Third party dependencies

In [None]:
import numpy as np
import tensorflow as tf
import matplotlib.pyplot as plt

Jupyter specific

In [None]:
from IPython.display import FileLink

Helper scripts

In [None]:
import data
import models
from test import get_accuracy, get_confusion_matrix
from test_tflite import tflite_test
from estimate import load_model, estimate_model_macs, estimate_model_rom, estimate_model_ram

Import student code

In [None]:
from student.metrics import get_student_metrics
from student.callbacks import get_student_callbacks

## 2. Define training parameters

In this section the hyperparameters for the model and training procedure are defined. Feel free to read through the code line by line as the options should be all documented well. You are NOT supposed to change any parameters except the following:

- `FLAGS.model_name`: This will be used as the base filename when writing the converted model to the disk. Change this from `"kws_model_xs"` to `kws_model_student` when starting the Programming challenge.
- `FLAGS.data_dir`: May be changed to a persitent directory to keep the downloaded dataset between reboots if working on a personal machine. If working on a chair computer, feel free to change this to `/usr/local/labs/ESD4ML/current/common/data/speech_commands_v0.02` to skip the download procedure.
- `FLAGS.wanted_words`: should be changed to the set of keywords which was assigned to your group **after** answering the theoretical questions on the default pair of keywords.

In [None]:
FLAGS = argparse.Namespace()

# Overwrite the model name provided by keras with a custom one
FLAGS.model_name = "micro_kws_xs"

# Location of speech training data archive on the web.
FLAGS.data_url = "http://download.tensorflow.org/data/speech_commands_v0.02.tar.gz"
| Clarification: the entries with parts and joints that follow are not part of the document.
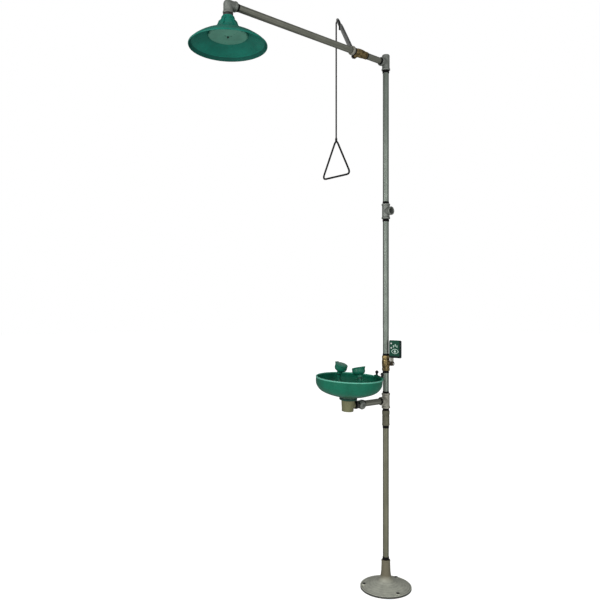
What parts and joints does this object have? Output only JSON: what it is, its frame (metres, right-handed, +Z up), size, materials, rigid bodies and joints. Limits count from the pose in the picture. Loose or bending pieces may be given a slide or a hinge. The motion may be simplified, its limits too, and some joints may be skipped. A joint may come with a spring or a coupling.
{
  "type": "eyewash station",
  "caption": "Free-standing drench shower with an eye and face wash bowl on a galvanised pipe stand, with a pull rod, a push flag and flip-up spray head covers.",
  "frame": {"origin": "centre of the floor flange's underside, on the floor and on the post's axis", "axes": "+Z up the post; the shower arm and the bowl reach towards -Y, where the user stands; the water inlet and the push flag are on +X, and the pull rod on -X"},
  "size_m": [0.2937, 1.1058, 2.4911],
  "materials": {
    "cast_flange": "galvanised casting, slightly rough",
    "galvanised_pipe": "hot-dip galvanised, dull",
    "galvanised_fitting": "galvanised malleable casting",
    "brass": "cast brass, tarnished",
    "valve_seat": "smooth",
    "stainless": "brushed",
    "sign_plate": null,
    "lever_steel": "pressed sheet, dull",
    "rod_steel": "dull grey rod",
    "head_plastic": "moulded, satin",
    "cup_metal": "dull olive casting",
    "clamp_plastic": "moulded",
    "rubber": "matt",
    "bowl_plastic": "moulded, glossy",
    "wash_plastic": "moulded, satin",
    "filter_foam": "open foam"
  },
  "bodies": {
    "stand": {"floor_flange": "cast_flange", "lower_post": "galvanised_pipe", "post_adapter": "galvanised_fitting", "eyewash_tee": "galvanised_fitting", "valve_nipple": "galvanised_pipe", "middle_post": "galvanised_pipe", "supply_tee": "galvanised_fitting", "upper_post": "galvanised_pipe", "top_tee": "galvanised_fitting", "eyewash_valve_body": "brass", "eyewash_valve_end": "brass", "eyewash_gland_nut": "brass", "eyewash_seat_outlet": "valve_seat", "eyewash_seat_inlet": "valve_seat", "arm_nipple": "galvanised_pipe", "sleeve_ring": "galvanised_pipe", "shower_arm": "galvanised_pipe", "shower_valve_body": "brass", "shower_valve_end": "brass", "shower_gland_nut": "brass", "shower_seat_outlet": "valve_seat", "shower_seat_inlet": "valve_seat", "head_elbow": "galvanised_fitting", "shower_bell": "head_plastic", "deflector_plate": "head_plastic", "head_bushing": "galvanised_fitting", "deflector_screw": "stainless", "bowl_nipple": "galvanised_pipe", "branch_tee": "galvanised_fitting", "branch_plug": "galvanised_fitting", "feed_stub": "brass", "waste_cup": "cup_metal", "feed_riser": "brass", "bowl_clamp": "clamp_plastic", "bowl_gasket": "rubber", "bowl": "bowl_plastic", "strainer": "wash_plastic", "feed_yoke": "wash_plastic", "spray_body_left": "wash_plastic", "spray_filter_left": "filter_foam", "spray_face_left": "wash_plastic", "spray_body_right": "wash_plastic", "spray_filter_right": "filter_foam", "spray_face_right": "wash_plastic", "rim_clip": "rubber"},
    "shower_lever": {"shower_ball": "stainless", "shower_stem": "stainless", "pull_lever": "lever_steel", "shower_handle_nut": "brass"},
    "pull": {"pull_rod": "rod_steel", "pull_handle": "rod_steel"},
    "eyewash_flag": {"eyewash_ball": "stainless", "eyewash_stem": "stainless", "flag_strap": "stainless", "flag_plate": "sign_plate", "flag_rivet_lower": "stainless", "flag_rivet_upper": "stainless", "eyewash_handle_nut": "brass"},
    "cap_left": {"dust_cap_left": "wash_plastic"},
    "cap_right": {"dust_cap_right": "wash_plastic"}
  },
  "joints": [
    {"name": "shower_lever_turn", "type": "hinge", "parent": "stand", "child": "shower_lever", "pos_m": [-0.0358, -0.165, 2.356], "axis": [1, 0, 0], "range_deg": [0, 90]},
    {"name": "pull_hang", "type": "hinge", "parent": "shower_lever", "child": "pull", "pos_m": [-0.0358, -0.26351, 2.48208], "axis": [1, 0, 0], "range_deg": [-90, 0]},
    {"name": "eyewash_flag_turn", "type": "hinge", "parent": "stand", "child": "eyewash_flag", "pos_m": [0.0358, 0, 1.009], "axis": [-1, 0, 0], "range_deg": [0, 90]},
    {"name": "cap_left_hinge", "type": "hinge", "parent": "stand", "child": "cap_left", "pos_m": [-0.06696, -0.239, 1.02262], "axis": [0, -1, 0], "range_deg": [0, 110]},
    {"name": "cap_right_hinge", "type": "hinge", "parent": "stand", "child": "cap_right", "pos_m": [0.09158, -0.239, 1.01154], "axis": [0, 1, 0], "range_deg": [0, 110]}
  ],
  "couplings": [
    {"joint": "pull_hang", "follows": "shower_lever_turn", "ratio": -1}
  ]
}
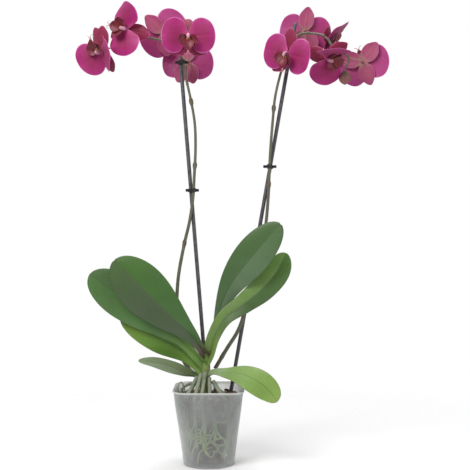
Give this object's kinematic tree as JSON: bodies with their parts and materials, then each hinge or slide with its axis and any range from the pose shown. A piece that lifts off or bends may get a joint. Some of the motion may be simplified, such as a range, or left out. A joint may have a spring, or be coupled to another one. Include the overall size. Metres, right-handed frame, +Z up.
{
  "type": "potted orchid",
  "caption": "Moth orchid in a clear tapered pot of bark, with broad leaves, aerial roots and arched flower stems tied to support stakes.",
  "frame": {"origin": "centre of the pot's flat base", "axes": "+Z up along the pot, +X to the right as seen from the front, +Y to the back"},
  "size_m": [0.5281, 0.1379, 0.7781],
  "materials": {
    "pot_plastic": "clear frosted thin polypropylene",
    "bark": "rough dark bark chips",
    "crown": "smooth pale green stem",
    "leaf": "waxy green leaf with a pale sunk midrib",
    "root": "silvery grey-green aerial root",
    "stake": "dark grey coated rod",
    "spike": "grey-green stem with nodes",
    "clip": "black moulded plastic",
    "sepal": "veined magenta sepal, duller on the back",
    "petal": "velvety magenta petal with a pale rim",
    "lip": "dark wine red lip, pale column",
    "bud": "brownish red bud"
  },
  "bodies": {
    "root": {"pot": "pot_plastic", "bark": "bark", "crown": "crown", "leaf_1": "leaf", "leaf_2": "leaf", "leaf_3": "leaf", "leaf_4": "leaf", "leaf_5": "leaf", "leaf_6": "leaf", "leaf_7": "leaf", "root_1": "root", "root_2": "root", "root_3": "root", "root_4": "root", "root_5": "root", "root_6": "root", "root_7": "root", "root_8": "root", "stake_left": "stake", "stake_right": "stake", "spike_left": "spike", "spike_right": "spike", "clip_left_low": "clip", "clip_left_top": "clip", "clip_right": "clip", "flower_left_1_sepals": "sepal", "flower_left_1_petals": "petal", "flower_left_1_lip": "lip", "flower_left_2_sepals": "sepal", "flower_left_2_petals": "petal", "flower_left_2_lip": "lip", "flower_left_3_sepals": "sepal", "flower_left_3_petals": "petal", "flower_left_3_lip": "lip", "flower_left_4_sepals": "sepal", "flower_left_4_petals": "petal", "flower_left_4_lip": "lip", "flower_left_5_sepals": "sepal", "flower_left_5_petals": "petal", "flower_left_5_lip": "lip", "flower_right_1_sepals": "sepal", "flower_right_1_petals": "petal", "flower_right_1_lip": "lip", "flower_right_2_sepals": "sepal", "flower_right_2_petals": "petal", "flower_right_2_lip": "lip", "flower_right_3_sepals": "sepal", "flower_right_3_petals": "petal", "flower_right_3_lip": "lip", "flower_right_4_sepals": "sepal", "flower_right_4_petals": "petal", "flower_right_4_lip": "lip", "flower_right_5_sepals": "sepal", "flower_right_5_petals": "petal", "flower_right_5_lip": "lip", "bud": "bud"}
  },
  "joints": []
}
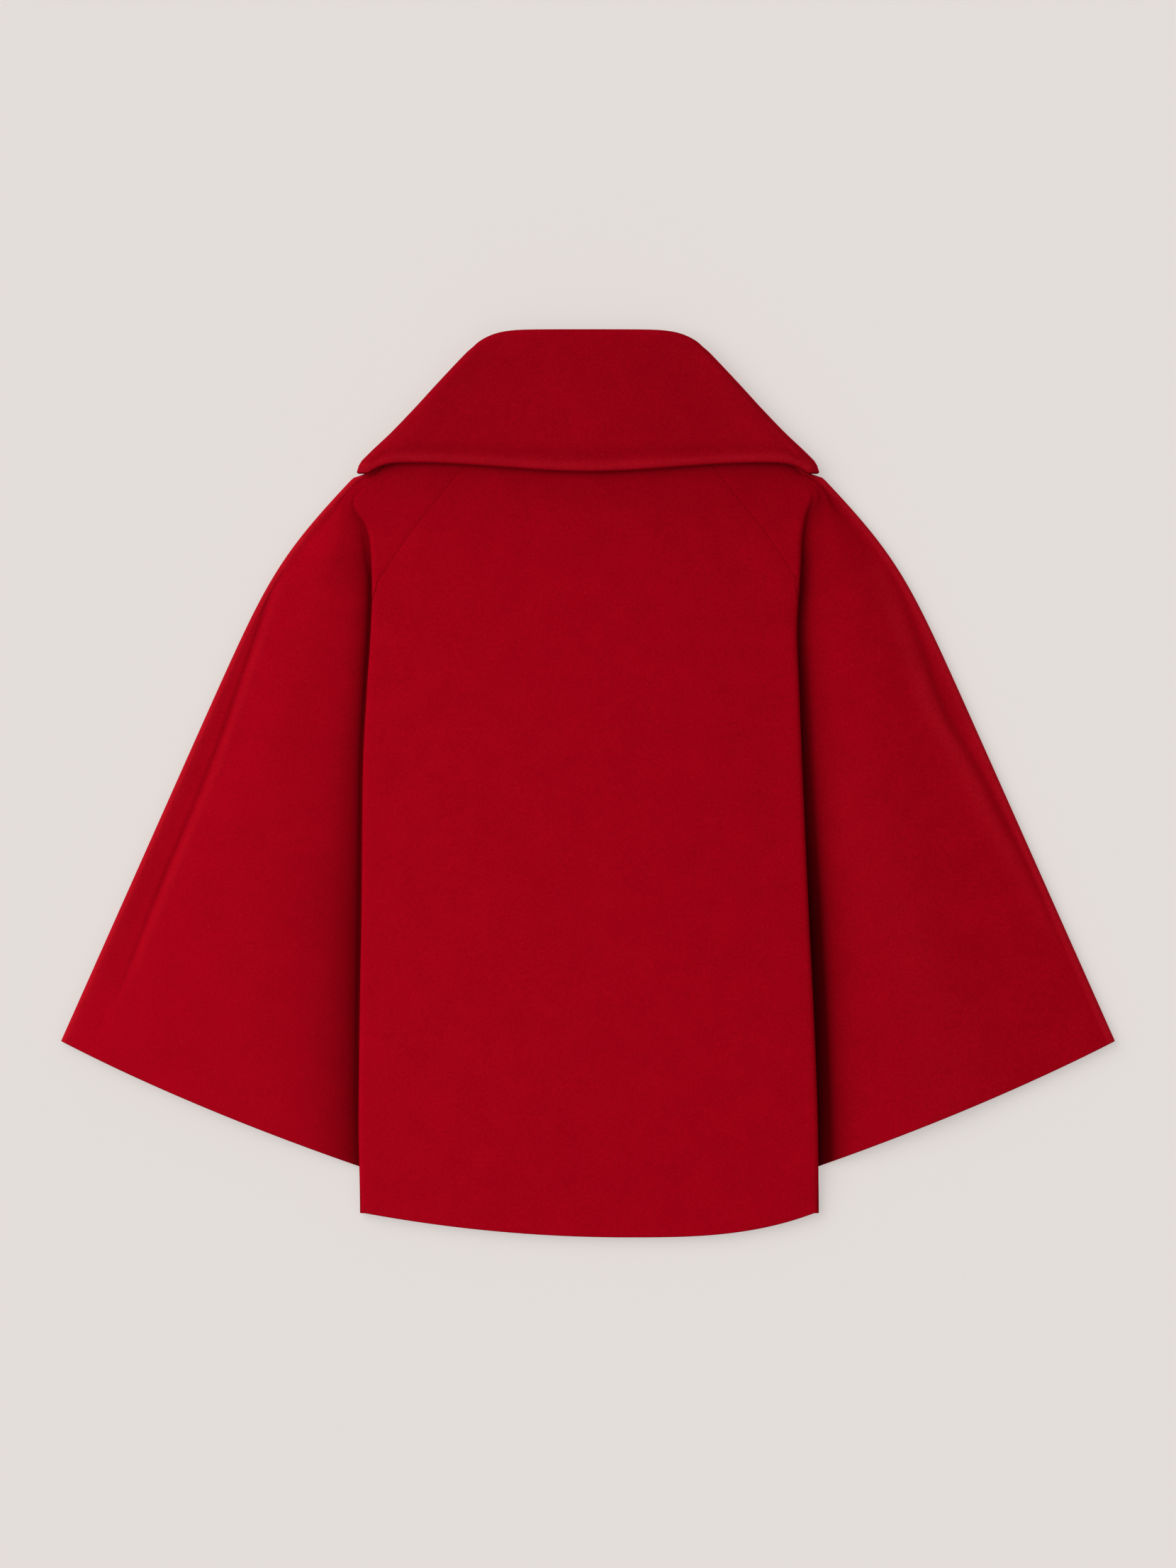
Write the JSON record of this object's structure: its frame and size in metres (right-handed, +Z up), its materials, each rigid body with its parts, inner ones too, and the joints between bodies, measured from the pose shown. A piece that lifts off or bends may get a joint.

# Where to download the speech training data to.
FLAGS.data_dir = os.getenv(
    "SPEECH_COMMANDS_DIR",
    default=os.path.join(tempfile.gettempdir(), os.getlogin(), "speech_dataset"),
)

# Words to use (others will be added to an unknown label)
FLAGS.wanted_words = "yes,no"

# Total number of classifiations labels (wanted_words + silence + unknown)
FLAGS.num_classes = len(FLAGS.wanted_words.split(",")) + 2

# How loud the background noise should be, between 0 and 1.
FLAGS.background_volume = 0.1

# How many of the training samples have background noise mixed in.
FLAGS.background_frequency = 0.8

# How much of the training data should be silence.
FLAGS.silence_percentage = 100.0 / FLAGS.num_classes

# How much of the training data should be unknown words
FLAGS.unknown_percentage = 100.0 / FLAGS.num_classes

# Range to randomly shift the training audio by in time.
FLAGS.time_shift_ms = 100.0

# What percentage of wavs to use as a test set.
FLAGS.testing_percentage = 10

# What percentage of wavs to use as a validation set.
FLAGS.validation_percentage = 10

# Expected sample rate of the wavs
FLAGS.sample_rate = 16000

# Expected duration in milliseconds of the wavs
FLAGS.clip_duration_ms = 1000

# How long each spectrogram timeslice is
FLAGS.window_size_ms = 30.0

# How long each spectrogram timeslice is
FLAGS.window_stride_ms = 20.0

# How many bins to use for the MFCC fingerprint
FLAGS.dct_coefficient_count = 40

# How many training loops to run
FLAGS.how_many_training_steps = "12000,3000"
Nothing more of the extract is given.